First, make sure “Enable version control interface for RStudio projects” is checked. Next, you must make sure that the Git executable path is correct. For Macs, more than likely, the path will be automatically populated as: /usr/bin/git. You may need to change it to: /Library/Developer/CommandLineTools/usr/bin/git

Windows users may find that the correct path is also pre-populated, or you may need to manually add it by clicking “browse”. Your path will be something like C:/Program Files/Git/bin/git.exe. If not, search for where Git for Windows was installed, go into the bin folder, and select the git.exe file.

Ok! Now we have that set up. By the way, this is a one-time set up. From now on, RStudio should know where to find git on your device. We should be able to open our project from GitHub in RStudio.

Using Version Control in RStudio

There are two places we can interact with Git in the RStudio interface.

  1. Menu bar (Tools menu) Git menu bar
  2. Environment/History pane git environment panel

Ok, but what do all the options mean? We won’t go through them all, but here are the basics to get started versioning your project.

Git Workflow

The most simple workflow for version control (working on your computer only) is referred to as “add” and “commit”:

But what do those words even mean?

Add: Choose a file or files to take a “snapshot” of. What files do you want to add to your next version?

Commit: Take a “snapshot” of a selected version of your project. The snapshot will only include the files you “added”, typically only files that you’ve edited since your last commit.

You may have just a few commits in a single work session or many commits.

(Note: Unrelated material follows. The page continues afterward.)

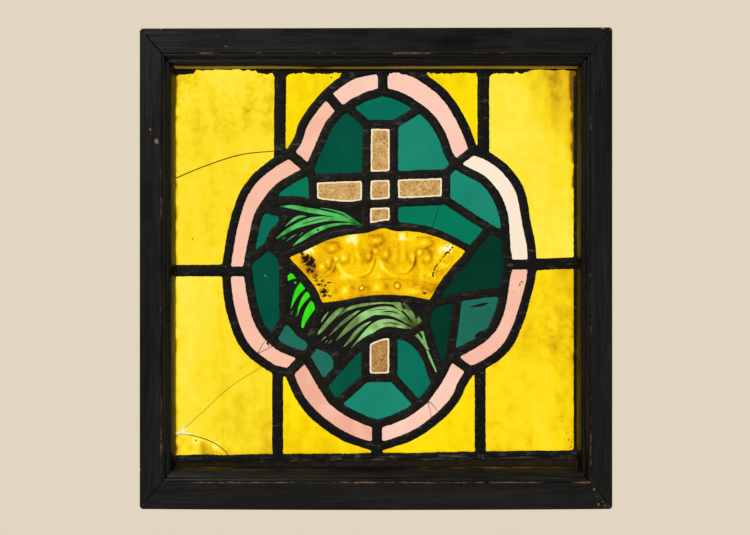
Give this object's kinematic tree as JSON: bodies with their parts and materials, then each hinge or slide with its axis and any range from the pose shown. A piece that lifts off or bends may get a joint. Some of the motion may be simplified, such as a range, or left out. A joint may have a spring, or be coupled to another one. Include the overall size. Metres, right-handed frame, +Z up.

When you commit, you add a “commit message,” a.k .a. a short line of text (recommended 50 characters or less) that describes the changes that were made to the file(s) you added. This helps keep your versions organized and makes it easier to remember what you did or restore your work to exactly the version needed if you make a mistake or want to implement a change.

git add commit workflow

Git Workflow with GitHub

If we are saving our work to a version control hosting cloud platform such as GitHub, our workflow gets a bit more complex, we add a “pull” and “push” step at the beginning and end of a work session.

Pull > add > commit > push

Pull: download the most recent version of the repository from GitHub to your local computer.

Push: upload the most recent version of the repository to GitHub from your local computer.

Put a pin in pulling and pushing for now. For the time being, as we edit our paper, we will just stick to adding and committing. In the end, we’ll see how to use push to GitHub, and you can experiment with pulling later on.

Tips for working with Git

Your first edit

Now, let’s open up the report in this already-drafted repository. You will find it in the report directory with the filename: DataPaper-ReproducibilityWorkshop.qmd. Open it up, and we will make an edit to the YAML front matter of this draft report so we can practice using version control.

In the title add “(Carpentry Workshop Version)” and make sure to save it.

git panel add

Now, in the Environment panel, toggle to the Git tab. You’ll see the file that was edited with a checkmark next to it. Click the check mark to “add”. Note that if you edited more than one file, you could choose any or all of the documents to “add”.

git panel add

Have you noticed the blue ‘M’ icon in the Git Tab before you added your commit message and staged your edits? Do you know what it means? That ‘M’ indicates tracked files that have been modified. However, there are other flags depending on your interactions with project files—such as deletions, renames, or additions. Additionally, files might be ignored and not tracked at all, as illustrated below.

git panel icons

Now, click commit. A dialogue box will pop up. You’ll need to add a commit message to proceed. Add something about editing the title. The difference between your files will show in the bottom panel.

commit in RStudio

Hit commit, and a dialogue box will show a completed commit. Warning: DO NOT PUSH anything yet!

Congrats! You made your first commit!

Discussion: (optional) Utilizing .gitignore files

a .gitignore file is used to signal to Git NOT to track versions of specific files. One instance where this is used in a data analysis project is with data files that are too large to be uploaded to GitHub.

Now, there are some caveats to this, so in what situations would it make sense to add data to the .gitignore, and in what situations would it not? What else could you imagine you wouldn’t want to track in your research project?

Solution:

Why and when would it be a good idea to add data files to the .gitignore?

  • With raw data files - since they will not be modified (remember: raw data = read-only).
  • With sensitive data - This should absolutely not be pushed to GitHub

Why and when would it not make sense to add data files to the .gitignore so they will be available in the Git repository?

  • pre-processed data files - these are the data files that are edited - processed from the raw data
  • small data files - may not make much of a difference whether they are tracked or not
  • the first time you add data files - You can’t push data files to GitHub unless they are tracked. So, if you want your data on GitHub but don’t want to track it, you must make sure you push once and then add the file to the .gitignore file.

Challenge 1 (optional): Add the data files/directories to .gitignore

Add the data (all of the raw data files) to the .gitignore.
Hint: there are two ways to do this.
Hint2: add a forward slash / after directories.

Solution:

1) Open the .gitignore file by double-clicking on it in the file view pane; on a new line add data/. Save the file, and don’t forget to commit it. .gitignore file 2) Click on the settings gear in the Git tab of the environment pane. Click on gitignore. On a new line, add data and click save. Don’t forget to commit the .gitignore file. .gitignore in git pane

Key Points

  • R Studio has Git version control functionality built in.

  • Forking a GitHub repository makes a copy of the repository into your personal account on GitHub.

  • You can clone a git repository from Github to your local disk using RStudio.

  • For this workshop, each learner will work with their own fork of the “R-Repro-pub” repository.